Sur l'éducation et le concept de méritocratie républicaine, il montre combien la pédagogie compassionnelle et réparatrice née de la lecture des « Héritiers » de Bourdieu est à l'origine de l'effondrement du niveau scolaire actuel. L'Education Nationale est devenue une fabrique du narquois pour des êtres humains qui naissent libres, égaux et bacheliers. Forcément bacheliers.
Ensuite, il s'emploie à dézinguer avec un plaisir manifeste le wokisme, la cancel culture, le féminisme faux-nez de l'appétit de pouvoir, le trans devenu le « Messie du Je », il dégaine son Renaud Camus et piétine Sandrine Rousseau et Greta Thunberg. Il endosse avec jubilation les habits du Grand-Papa Ronchon de Michel Serres, faisant passer ce dernier, au passage, pour un thuriféraire béat de la société actuelle, ce qui, si mes souvenirs de lecture de « C'était Mieux Avant » sont fidèles, est inexact. Il jubile, et on peut se réjouir avec lui à chaque formule assassine : « Cours magistral, autrefois c'était un pléonasme. Aujourd'hui c'est un oxymore. »

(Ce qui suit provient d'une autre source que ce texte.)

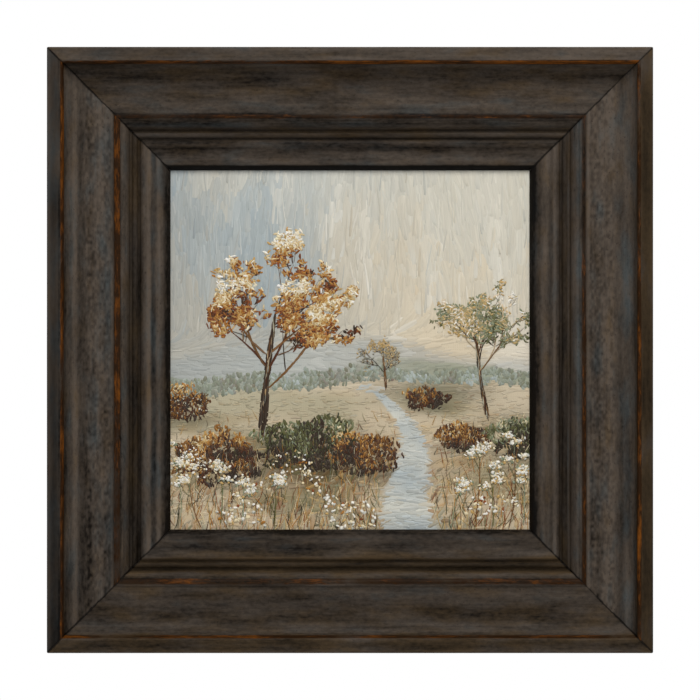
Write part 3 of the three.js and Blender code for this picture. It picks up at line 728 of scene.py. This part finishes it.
def fromStream(x, z):  # 0 in the middle of a stream that winds to the near right, 1 at its banks
    middle = 0.12 + 0.36 * smoothStep(-z, 0.2, 1.05) - 0.14 * np.sin((z + 0.2) * 6.5)
    return np.abs(x - middle) / (0.012 + 0.15 * nearness(x, z))


def meadowAt(x, z):  # pale and hazy far off, tan and ochre near, olive in the dips, with a pale stream
    depth = nearness(x, z)
    broad = 0.5 + 0.5 * latticeNoise(x * 3 + z * 2, z * 7, 21)
    fine = 0.5 + 0.5 * latticeNoise(x * 9, z * 16, 22)
    colour = mixed("linen", "tan", 0.4 * depth + 0.9 * broad * depth)
    colour = mixed(colour, "straw", 0.35 * smoothStep(fine, 0.5, 0.9) * (0.3 + depth))
    grass = mixed("sage", "olive", 0.2 + depth)
    colour = mixed(colour, grass, smoothStep(broad, 0.45, 0.85) * (0.35 + 0.4 * depth))
    colour = mixed(colour, "bronze", 0.75 * smoothStep(fine * broad, 0.3, 0.62) * depth)
    colour = mixed(colour, "bronze", 0.6 * np.exp(-((x + 0.1) / 0.5) ** 2 - ((z + 0.66) / 0.14) ** 2))
    feet = [(tree["foot"][0] + 0.25, tree["foot"][1], 0.3, 0.04) for tree in scenery["trees"]]
    for cx, cz, rx, rz in scenery["bushes"] + feet:
        shade = np.exp(-((x - cx - 0.03) / (1.1 * rx)) ** 4 - ((z - cz + 0.9 * rz) / (0.25 * rx)) ** 2)
        colour = mixed(colour, "deepOlive", 0.5 * shade)
    colour = mixed(colour, "linen", 0.5 * smoothStep(-z, 0.72, 1.0))
    water = mixed("mist", "pearl", 0.2 + 0.9 * fine)
    return mixed(colour, water, 1 - smoothStep(fromStream(x, z), 0.7, 1.05))


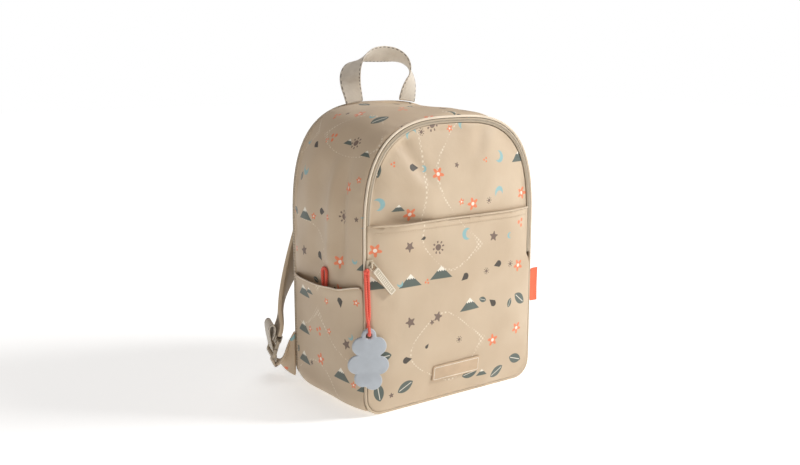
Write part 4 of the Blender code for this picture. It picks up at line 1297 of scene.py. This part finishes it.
@dataclass
class Straps:
    """The padded straps, their locks, webs, keepers and tabs."""

    maker: Maker
    form: BodyForm
    width: float = 0.046
    thickness: float = 0.007
    top_height: float = 0.310
    bow: float = 0.026
    seam: float = 0.0035
    web_width: float = 0.025
    web_thickness: float = 0.0014
    lock: tuple = (0.0045, 0.026, 0.032)
    bar: float = 0.0040
    lock_out: float = 0.0150
    lock_behind: float = 0.0325
    lock_height: float = 0.040
    turns: tuple = (96.0, 16.0, 14.0)
    tab_height: float = 0.058
    tab_foot: float = 0.006
    tab_thickness: float = 0.0030
    web_strips: int = 6
    rail_round: float = 0.0012
    rows: tuple = (
        (1.00, 0.350, 0.00, 0.0, 1.00), (0.91, 0.370, 0.16, 0.0, 1.00), (0.72, 0.470, 0.74, 4.0, 1.00),
        (0.50, 0.650, 1.00, 16.0, 0.98), (0.30, 0.860, 0.92, 38.0, 0.90), (0.15, 1.010, 0.84, 66.0, 0.80),
    )
    web: tuple = (
        (-1.60, -0.640, 0.00), (-1.32, -0.500, 0.00), (-1.10, -0.375, 0.00), (-0.74, -0.277, 0.00),
        (0.00, -0.212, 0.00), (0.74, -0.146, 0.00), (1.12, -0.040, 0.00), (1.80, 0.120, 0.00),
        (3.00, 0.400, 0.03), (4.20, 0.720, 0.07), (4.70, 0.950, 0.10), (4.30, 1.080, 0.11),
        (3.40, 1.100, 0.11), (2.60, 0.980, 0.10), (2.15, 0.760, 0.07), (2.05, 0.560, 0.05),
        (2.15, 0.400, 0.04),
    )

    def frame(self, side: int) -> Matrix:
        """Returns a lock's frame: X through it, Y up to the strap, Z along its bars."""
        tilt, lean, turn = (math.radians(value) for value in self.turns)
        centre = Vector((side * (self.form.half + self.lock_out), self.form.back + self.lock_behind,
                         self.lock_height))
        return (Matrix.Translation(centre) @ Matrix.Rotation(side * turn, 4, "Z")
                @ Matrix.Rotation(-side * lean, 4, "Y") @ Matrix.Rotation(tilt, 4, "X"))

    def clearance(self) -> float:
        """Returns how far a web's middle lies from the lock's middle plane."""
        return self.lock[0] / 2 + self.web_thickness / 2 + self.form.gap

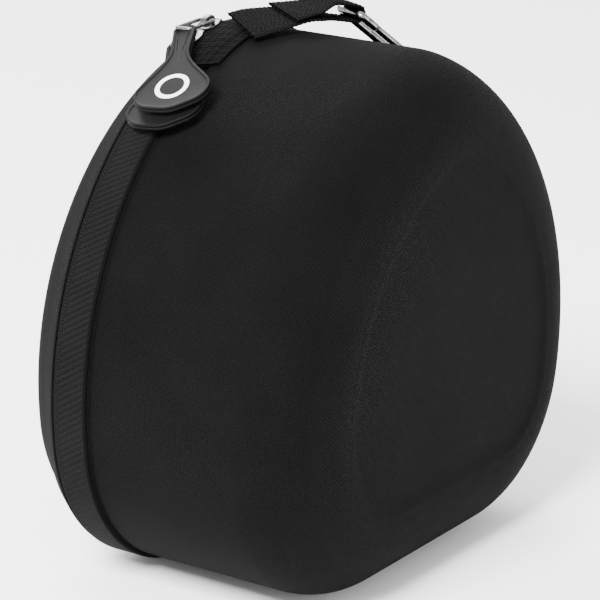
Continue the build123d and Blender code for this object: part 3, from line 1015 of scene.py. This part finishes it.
class CASE_OT_mesh_pocket(bpy.types.Operator):
    """The open mesh pocket in the lid"""
    bl_idname = "case.mesh_pocket"
    bl_label = "Mesh pocket"

    def execute(self, context):
        low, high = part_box("mesh_pocket")
        width = (high[0] - low[0]) / MM
        height = (high[2] - low[2]) / MM
        cell = 3.4
        clear_selection()
        columns, rows = int(width / cell), int(height / cell)
        bpy.ops.mesh.primitive_grid_add(x_subdivisions=columns, y_subdivisions=rows, size=2)
        net = bpy.context.object
        middle_y = (low[1] + high[1]) / 2
        inset = 14.0
        for vertex in net.data.vertices:
            z = low[2] / MM + (vertex.co.y + 1) / 2 * height
            reach = inner_half_width(z, inset)
            x = vertex.co.x * reach
            bow = 0.0012 * math.cos(vertex.co.x * math.pi / 2) * (1 - abs(vertex.co.y))
            vertex.co = (x * MM, middle_y - bow, z * MM)
        modify(net, "WIREFRAME", thickness=0.0006, use_even_offset=False)
        net.name = "pocket_net"
        net.data.name = "pocket_net"
        finish_piece(net, made("nylon_coil", nylon_material), "lid", "mesh", "mesh_pocket")
        return {"FINISHED"}


def inner_half_width(z, inset):
    """Half the width of the outline drawn in by inset, at height z."""
    best = 0.0
    for step in range(400):
        x, height = outline(step / 400, inset)
        if abs(height - z) < 1.6:
            best = max(best, abs(x))
    return best if best else inner_half_width(max(z, inset + 0.2), inset)


# ---- the stage --------------------------------------------------------------------------------
class CASE_OT_stage(bpy.types.Operator):
    """A pale floor, soft studio lights and the camera"""
    bl_idname = "case.stage"
    bl_label = "Stage"

    def execute(self, context):
        clear_selection()
        bpy.ops.mesh.primitive_plane_add(size=6, location=(0, 0, -0.0002))
        floor = bpy.context.object
        floor.name = "floor"
        floor.data.materials.append(made("paper_floor", floor_material))
        world = bpy.data.worlds.new("studio")
        world.use_nodes = True
        world.node_tree.nodes["Background"].inputs[0].default_value = (1, 1, 1, 1)
        world.node_tree.nodes["Background"].inputs[1].default_value = 1.7
        context.scene.world = world
        lamps = [
            ("key", (-1.5, -0.1, 1.5), 0.8, 210.0),
            ("fill", (0.3, -2.0, 0.7), 1.4, 18.0),
            ("back", (0.9, 1.2, 1.5), 1.2, 60.0),
        ]
        for name, place, size, power in lamps:
            bpy.ops.object.light_add(type="AREA", location=place)
            lamp = bpy.context.object
            lamp.name = name
            lamp.data.size = size
            lamp.data.energy = power
            aim = Vector((0, 0, 0.1)) - Vector(place)
            lamp.rotation_euler = aim.to_track_quat("-Z", "Y").to_euler()
        place_camera(context)
        return {"FINISHED"}


def place_camera(context):
    yaw, pitch, roll = 0.99595, 0.29539, 0.02533
    level = math.cos(pitch)
    ahead = Vector((level * math.sin(yaw), level * math.cos(yaw), -math.sin(pitch)))
    flat_right = ahead.cross(Vector((0, 0, 1))).normalized()
    flat_up = flat_right.cross(ahead)
    right = flat_right * math.cos(roll) + flat_up * math.sin(roll)
    up = right.cross(ahead)
    bpy.ops.object.camera_add(location=(-0.8373, -0.5382, 0.3974))
    camera = bpy.context.object
    camera.rotation_euler = Matrix((right, up, -ahead)).transposed().to_euler()
    camera.data.lens = 166.2
    camera.data.clip_start = 0.05
    context.scene.camera = camera


STEPS = [
    CASE_OT_front_shell, CASE_OT_lid_shell, CASE_OT_tapes, CASE_OT_coils, CASE_OT_hinge,
    CASE_OT_sliders, CASE_OT_pulls, CASE_OT_strap, CASE_OT_clip, CASE_OT_inside,
    CASE_OT_mesh_pocket, CASE_OT_stage,
]


class CASE_PT_panel(bpy.types.Panel):
    """Buttons for each piece of the case"""
    bl_label = "Headphone case"
    bl_space_type = "VIEW_3D"
    bl_region_type = "UI"
    bl_category = "Case"

    def draw(self, context):
        for name in CaseSizes.__annotations__:
            self.layout.prop(context.scene.case_sizes, name)
        for name in CaseColours.__annotations__:
            self.layout.prop(context.scene.case_colours, name)
        for step in STEPS:
            self.layout.operator(step.bl_idname)


CLASSES = [CaseSizes, CaseColours, *STEPS, CASE_PT_panel]


def register():
    for each in CLASSES:
        bpy.utils.register_class(each)
    bpy.types.Scene.case_sizes = PointerProperty(type=CaseSizes)
    bpy.types.Scene.case_colours = PointerProperty(type=CaseColours)


def unregister():
    del bpy.types.Scene.case_sizes
    del bpy.types.Scene.case_colours
    for each in reversed(CLASSES):
        bpy.utils.unregister_class(each)


def main():
    register()
    for step in STEPS:
        group, name = step.bl_idname.split(".")
        getattr(getattr(bpy.ops, group), name)()
    clear_selection()


if __name__ == "__main__":
    main()
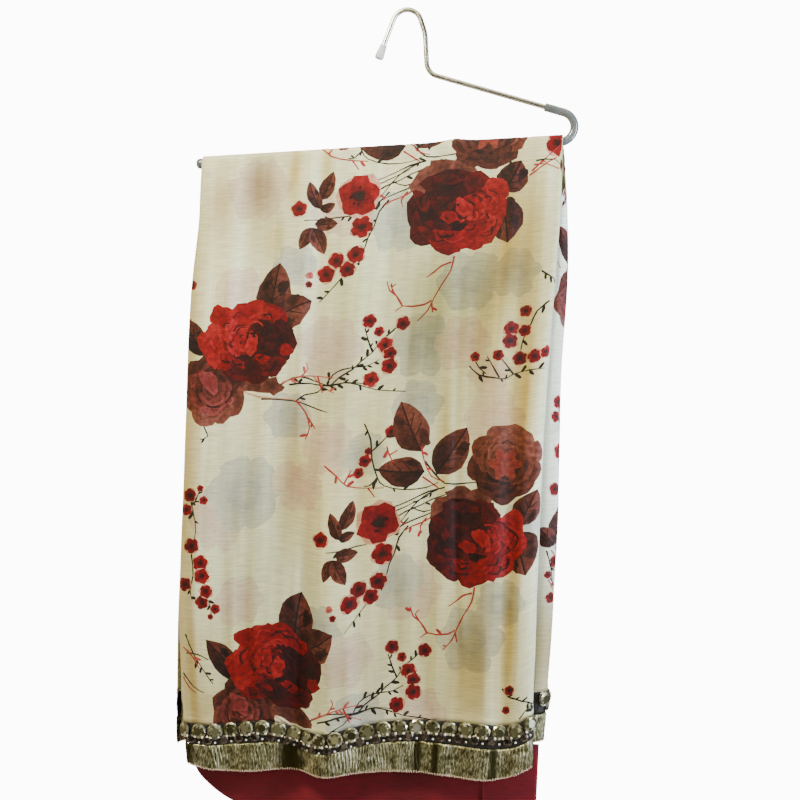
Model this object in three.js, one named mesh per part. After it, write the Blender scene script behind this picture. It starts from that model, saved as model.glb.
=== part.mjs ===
// A folded printed saree hung over the bar of an open-ended steel saree hanger, in millimetres.
// +X runs along the bar towards its bend, +Y to the back and +Z up. The origin is the highest
// point of the hook's inside, where a rail carries it.
import * as THREE from "three";

// ---------- hanger ----------
const ROD = 5; // rod diameter
const SLEEVE = 8.2; // PVC sleeve, outside diameter
const SLEEVE_BORE = 5.8; // PVC sleeve, inside diameter
const SLEEVE_START_X = 142; // where the sleeve begins, on the shoulder
const CAP_CLEARANCE = 0.45; // play between a cap and what it sits on
const BAR_END = { x: -206, z: -155.8 }; // open end of the bar's axis
const NOSE = { x: 244.4, z: -121.1, bend: 15 }; // where shoulder and bar would cross
const NECK = { x: 23.3, z: -61.1, bend: 15 };
const HOOK_TIP = { x: -23.9, z: -39 };

// The rod's corners from the hook's tip to the bar's open end, each with its bend radius.
const ROD_CORNERS = [
  { x: HOOK_TIP.x, z: HOOK_TIP.z, bend: 0 },
  { x: -0.3, z: 30.2, bend: 14.4 },
  { x: 19.4, z: -21.3, bend: 40 },
  NECK,
  NOSE,
  { x: BAR_END.x, z: BAR_END.z, bend: 0 },
];

// Half profiles of the two caps: along is the distance from the mouth, out the radius.
const HOOK_CAP = { socket: 6, mouth: 3.5, bell: 4.4, length: 14.5 };
const BAR_CAP = { socket: 4, mouth: 5, bell: 5.3, length: 8 };

// ---------- cloth ----------
const CLOTH = 1.2; // wall that stands for the outer layers
const CLEARANCE = 0.8; // inner layers to the outer wall
const SEAM = 0.6; // gap where two pieces are sewn edge to edge
const OVER_BAR = 7.4; // radius of the outer cloth over the bar
const FRONT_OVER_BAR = 130; // degrees of the bar that the front piece covers
const DROP = 600; // length that the folds are spread over
const FOLDS_START = 40; // they reach their height this far below the bar
const RUCK = { x: 54, width: 13, height: 2.6 }; // small hump of cloth on the bar

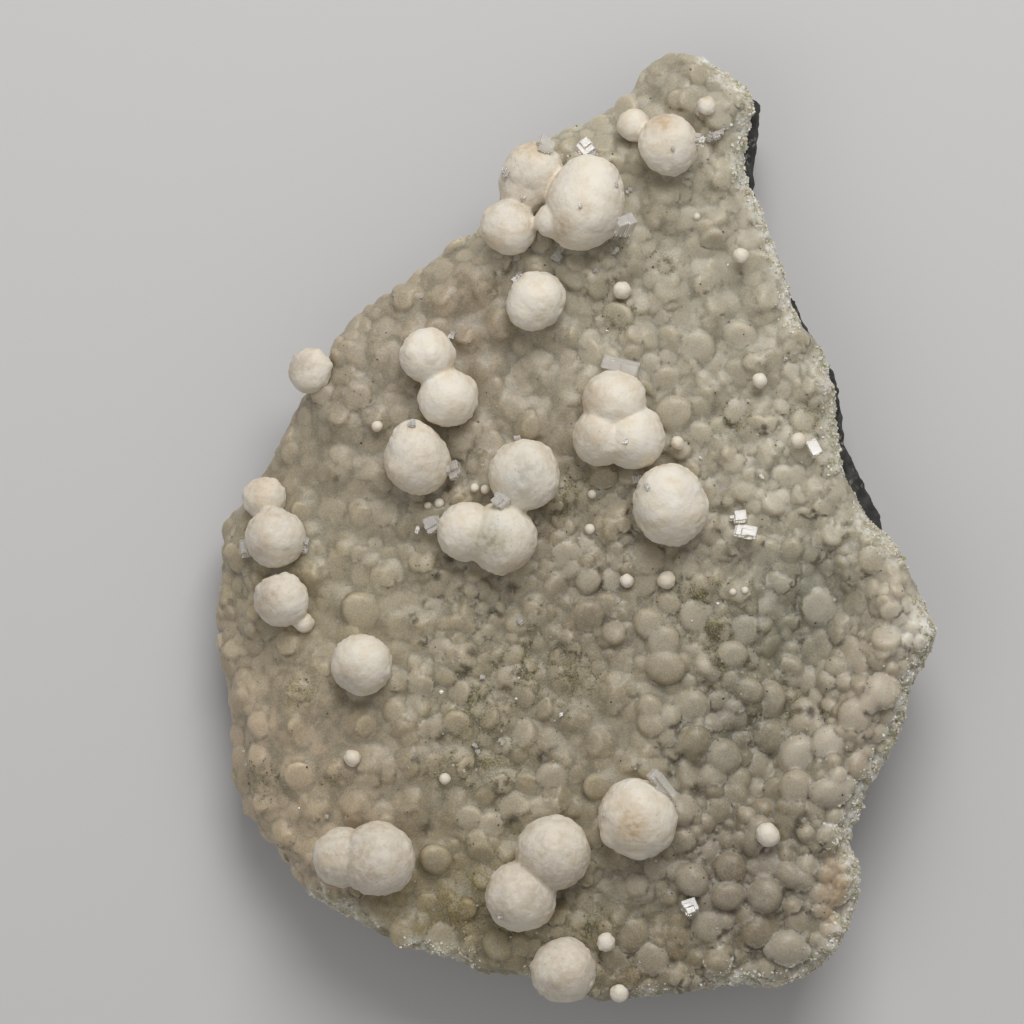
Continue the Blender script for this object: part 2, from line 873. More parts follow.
@dataclass(frozen=True)
class GyroliteFinish:
    """Cream, porcelain-like balls with a fine grain, pores and stains."""

    cream: Colour = (0.80, 0.735, 0.62)
    cool: Colour = (0.81, 0.77, 0.70)
    warm: Colour = (0.74, 0.645, 0.50)
    pore_colour: Colour = (0.24, 0.19, 0.11)
    foot_colour: Colour = (0.48, 0.39, 0.26)
    warm_freckle: Colour = (0.42, 0.28, 0.17)
    pore_spacing: float = 0.8
    pore_radius: float = 0.15
    pore_share: float = 0.30
    grain_relief: float = 0.16

    def material(self) -> bpy.types.Material:
        """The material of the balls and beads.

        Returns:
            The finished material.
        """
        finish = Finish("gyrolite_cream", IOR=STONE_IOR)
        cloud = finish.clouds(4.5, 5.0, 3.0)
        base = finish.mix(cloud.above(0.30, 0.55), self.warm, self.cream)
        base = finish.mix(cloud.above(0.55, 0.75) * 0.8, base, self.cool)
        fine = finish.clouds(0.7, 31.0, 4.0)
        share = finish.share("stain_share")
        freckled = finish.clouds(1.6, 63.0, 4.0).above(0.38, 0.62)
        base = finish.mix(share * (0.45 + 0.40 * freckled + 0.25 * fine), base, finish.colour("stain"))
        pores = finish.specks(self.pore_spacing, self.pore_radius, 23.0, self.pore_share)
        pores = pores * (share + 0.24).above(0.12, 0.50)
        base = finish.mix(pores * 0.75, base, self.pore_colour)
        base = finish.mix(finish.share("foot") * 0.6, base, self.foot_colour)
        base = finish.mix(freckled * fine.above(0.50, 0.72) * 0.16, base, self.warm_freckle)
        finish.dress(base, 0.44 + 0.3 * cloud, fine * 0.7 + freckled * 0.3, self.grain_relief)
        return finish.material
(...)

Mais mon plus grand reproche est qu'il reste au niveau du constat. Typique, le dernier chapitre où il liste longuement tout ce qui était mieux avant. Mais sans jamais se demander comment nous en sommes arrivés là. Il cite la phrase de Jaime Semprun : « A quels enfants allons-nous laisser notre monde ? » Ces enfants qui adhèrent à tous les « ismes » délétères qu'il dénonce, sont le produit de l'éducation et des valeurs transmises par sa génération et celle qui a suivi, c'est-à-dire la mienne. Si je partage souvent son constat, ce qui importerait vraiment, aujourd'hui, serait de comprendre où nous avons merdé. Pour que les générations futures fassent leurs propres erreurs et ne recommencent pas les nôtres. Qu'avons-nous fait ou pas fait, qu'aurions-nous dû faire autrement pour que nos enfants et petits-enfants vivent dans un monde plus respirable que celui que nous leur transmettons ? Il me semble que c'est la seule question valable, et Finkielkraut, tout à son archéophilie, se garde bien d'y répondre.